• _Requirements_:
Take the data below and copy exactly the lines starting at the one with "# ---- build" and finishing at the one with "bpy.data.objects.remove(obj)", both included.

• _Material_:

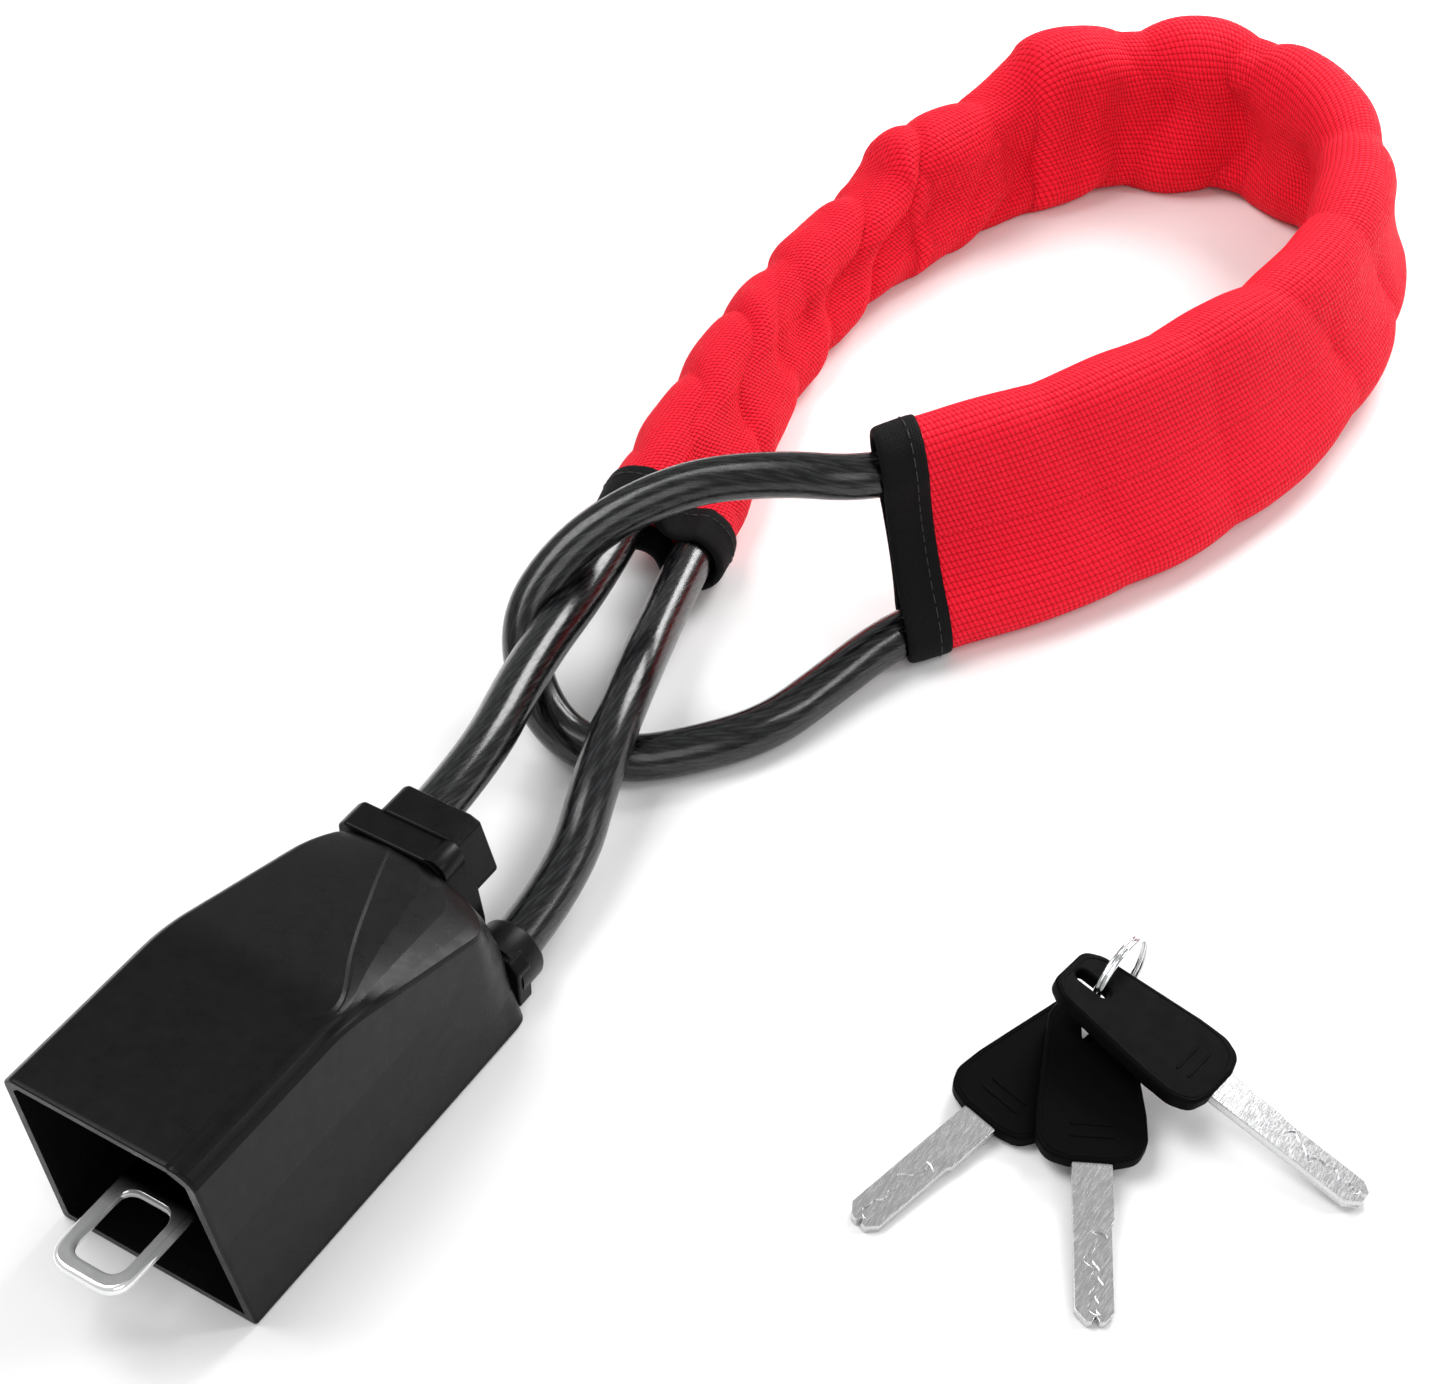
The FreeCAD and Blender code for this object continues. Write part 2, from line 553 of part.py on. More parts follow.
def flat_plate(outline, thick):
    face = Part.Face(polygon([(x, y, -thick / 2) for x, y in outline]))
    return face.extrude(Vector(0, 0, thick))


def upright_edges(shape, x_from, x_to):
    found = []
    for edge in shape.Edges:
        box = edge.BoundBox
        if box.ZLength > 1 and box.XLength < 0.01 and box.YLength < 0.01 and x_from < box.XMin < x_to:
            found.append(edge)
    return found


def key_head():
    """Flat moulded head, wider near the blade, with a long slot for the ring."""
    length = KEY_LONG - BLADE_LONG
    half = [(0.0, HEAD_END_HALF - 2.6), (4.0, HEAD_END_HALF), (30.0, HEAD_HALF - 0.2),
            (length - 6.0, HEAD_HALF), (length - 1.4, HEAD_HALF - 2.3), (length, HEAD_HALF - 7.5)]
    outline = [(x, -y) for x, y in half] + [(x, y) for x, y in half[::-1]]
    head = flat_plate(outline, HEAD_THICK)
    head = head.makeFillet(2.0, upright_edges(head, -1, 5) + upright_edges(head, 36, 44))
    rims = [e for e in head.Edges if e.BoundBox.ZLength < 0.01]
    head = head.makeFillet(0.6, rims)
    reach = (SLOT_LONG - SLOT_WIDE) / 2
    slot = Part.makeBox(2 * reach, SLOT_WIDE, 8, Vector(SLOT_BACK - reach, -SLOT_WIDE / 2, -4))
    for x in (SLOT_BACK - reach, SLOT_BACK + reach):
        slot = slot.fuse(Part.makeCylinder(SLOT_WIDE / 2, 8, Vector(x, 0, -4)))
    head = head.cut(slot)
    for x in ENGRAVED_X:
        for side in (-1, 1):
            line = Part.makeBox(0.5, 10, 0.3, Vector(x, -5, side * HEAD_THICK / 2 - 0.15))
            head = head.cut(line)
    tang = Part.makeBox(TANG, 2 * TANG_HALF, BLADE_THICK, Vector(length - TANG, -TANG_HALF, -BLADE_THICK / 2))
    return head.cut(tang)


def key_blade():
    """Steel blade with a stepped edge, a notched tip and a wavy track each side."""
    start = KEY_LONG - BLADE_LONG
    tip = KEY_LONG
    step = start + 15.0
    outline = [(start - TANG, -TANG_HALF), (start, -TANG_HALF), (start, -BLADE_HALF),
               (tip - 3.0, -BLADE_HALF), (tip, -BLADE_HALF + 2.6), (tip, -0.8), (tip - 1.6, 0.0),
               (tip, 0.8), (tip, BLADE_HALF - 2.8), (tip - 2.6, BLADE_HALF - 0.6),
               (step, BLADE_HALF - 0.6), (step - 1.0, BLADE_HALF), (start, BLADE_HALF),
               (start, TANG_HALF), (start - TANG, TANG_HALF)]
    blade = flat_plate(outline, BLADE_THICK)
    middle = []
    for i in range(TRACK_STEPS + 1):
        x = step + 1.5 + (tip - 3.0 - step) * i / TRACK_STEPS
        middle.append((x, TRACK_SWAY * math.sin(4.2 * math.pi * i / TRACK_STEPS)))
    track = [(x, y - 0.7) for x, y in middle] + [(x, y + 0.7) for x, y in middle[::-1]]
    groove = flat_plate(track, 0.8)
    for side in (-1, 1):
        blade = blade.cut(groove.translated(Vector(0, 0, side * BLADE_THICK / 2)))
    return blade


def make_keys():
    head = key_head()
    blade = key_blade()
    for i, key in enumerate(KEYS):
        save("key_head_%d" % (i + 1), place_key(head, key))
        save("key_blade_%d" % (i + 1), place_key(blade, key))


def make_key_ring():
    """Split ring: two closed turns of wire side by side, each cut at one place."""
    centre = Vector(*RING_CENTRE)
    normal = Vector(*RING_NORMAL).normalize()
    ring = None
    for side in (-1, 1):
        turn = Part.makeTorus(RING_R, RING_WIRE, centre + normal * (side * (RING_WIRE - 0.02)), normal)
        ring = turn if ring is None else ring.fuse(turn)
    save("key_ring", ring)


# ---- build --------------------------------------------------------------
make_hood()
make_screws()
make_rear_cap()
make_collar()
make_core()
make_tongue()
make_ferrules()
make_plunger()
make_return_spring()
make_barrel()
make_cable()
make_sleeve()
make_keys()
make_key_ring()
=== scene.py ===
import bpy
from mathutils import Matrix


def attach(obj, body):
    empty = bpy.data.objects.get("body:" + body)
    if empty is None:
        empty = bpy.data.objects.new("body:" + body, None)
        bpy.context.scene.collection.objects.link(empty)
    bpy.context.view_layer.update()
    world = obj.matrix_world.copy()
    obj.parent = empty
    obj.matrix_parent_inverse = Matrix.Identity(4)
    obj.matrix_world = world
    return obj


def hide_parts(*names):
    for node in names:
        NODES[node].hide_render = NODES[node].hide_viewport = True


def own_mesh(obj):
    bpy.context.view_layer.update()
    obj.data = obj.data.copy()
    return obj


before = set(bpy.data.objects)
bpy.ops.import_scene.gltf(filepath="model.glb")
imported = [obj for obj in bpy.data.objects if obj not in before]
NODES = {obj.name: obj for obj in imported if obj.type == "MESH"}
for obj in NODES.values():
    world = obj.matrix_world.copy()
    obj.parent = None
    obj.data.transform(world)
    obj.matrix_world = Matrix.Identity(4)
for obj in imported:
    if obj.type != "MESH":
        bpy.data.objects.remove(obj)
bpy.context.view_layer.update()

import math

import bpy
import numpy as np
from mathutils import Matrix, Vector

# Looks for the seat-belt cable lock.  Lengths are in millimetres in the tables
# and metres in Blender, in the same frame as the CAD.
MM = 0.001

CABLE_ROUTE = [
    (42, 11, 31), (83, 11, 31), (125, 24, 27.5), (162, 31, 23),
    (201, 41.5, 19.5), (251.5, 50, 20.5), (304, 55.5, 22.5), (354, 52, 26), (400.5, 39, 34),
    (435, 16, 42), (451, -18, 43), (438.5, -51.5, 41), (406, -72, 41), (362, -78.5, 41.5),
    (312, -71.5, 45.3), (262.5, -53, 46.3), (226, -33, 46.8), (207, -22.3, 50),
    (199, -4, 49.5), (188, 15, 46.5), (172, 28, 41.5), (157, 36, 33.5), (142, 38, 23.5),
    (130.5, 28, 13.5), (124.5, 14, 7.5), (127, -2, 6), (139, -14.5, 6),
    (156, -26.5, 6), (177, -31, 6),
    (198, -36, 8), (217, -45.4, 9), (257, -69.5, 8.3), (308, -88.5, 8.3), (362, -92, 8.3),
    (408.5, -80, 8.3), (441.5, -53.5, 8.3), (451, -18, 8.3), (433, 14, 8.3), (399.5, 37, 8.3),
    (354, 49.3, 8.3), (304, 51, 8.6), (253.5, 40, 8.7),
    (205, 24.5, 9.8), (172, 14, 15), (142, 3.5, 20.5), (112, -6, 20.5), (80, -17, 10),
    (42, -17, 10),
]
CABLE_R = 6.0

# sleeve: x, y, lean, flat width, thickness at each station
SLEEVE = [
    (217, -36, 22, 62, 15), (259, -61, 26, 61, 17), (310, -79.5, 26, 58, 18),
    (362, -85, 22, 53, 19.5), (407, -76, 14, 51.5, 20.5), (440, -52.5, 6, 50, 20.5),
    (451, -18, 0, 51, 20), (434, 15, -4, 50, 20), (420, 27, -4, 51, 20),
    (409.5, 33.5, -4, 50, 20), (399.5, 38.5, -4, 43, 18.5), (364, 48.5, -7, 41, 18),
    (355, 50.4, -8, 40, 18), (345.5, 51.6, -9, 34.5, 17.5), (304, 53, -18, 32, 17),
    (252.5, 45, -38, 33, 17),
    (203, 33, -60, 36, 18),
]

# keys: slot centre, heading, dip and roll, as in the CAD
KEYS = [
    (111.94, -139.03, 4.78, 166.2, 2.53, -4.49),
    (109.03, -140.62, 8.73, -151.4, 5.69, -2.34),
    (112.19, -138.71, 18.53, -97.3, 12.73, -8.48),
]
SLOT_BACK = 7.0
RING_CENTRE = (121.99, -140.89, 12.38)
RING_NORMAL = (0.0964, 0.9924, 0.0759)
RING_R = 11.66
RING_WIRE = 0.55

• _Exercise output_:
# ---- build --------------------------------------------------------------
make_hood()
make_screws()
make_rear_cap()
make_collar()
make_core()
make_tongue()
make_ferrules()
make_plunger()
make_return_spring()
make_barrel()
make_cable()
make_sleeve()
make_keys()
make_key_ring()
=== scene.py ===
import bpy
from mathutils import Matrix


def attach(obj, body):
    empty = bpy.data.objects.get("body:" + body)
    if empty is None:
        empty = bpy.data.objects.new("body:" + body, None)
        bpy.context.scene.collection.objects.link(empty)
    bpy.context.view_layer.update()
    world = obj.matrix_world.copy()
    obj.parent = empty
    obj.matrix_parent_inverse = Matrix.Identity(4)
    obj.matrix_world = world
    return obj


def hide_parts(*names):
    for node in names:
        NODES[node].hide_render = NODES[node].hide_viewport = True


def own_mesh(obj):
    bpy.context.view_layer.update()
    obj.data = obj.data.copy()
    return obj


before = set(bpy.data.objects)
bpy.ops.import_scene.gltf(filepath="model.glb")
imported = [obj for obj in bpy.data.objects if obj not in before]
NODES = {obj.name: obj for obj in imported if obj.type == "MESH"}
for obj in NODES.values():
    world = obj.matrix_world.copy()
    obj.parent = None
    obj.data.transform(world)
    obj.matrix_world = Matrix.Identity(4)
for obj in imported:
    if obj.type != "MESH":
        bpy.data.objects.remove(obj)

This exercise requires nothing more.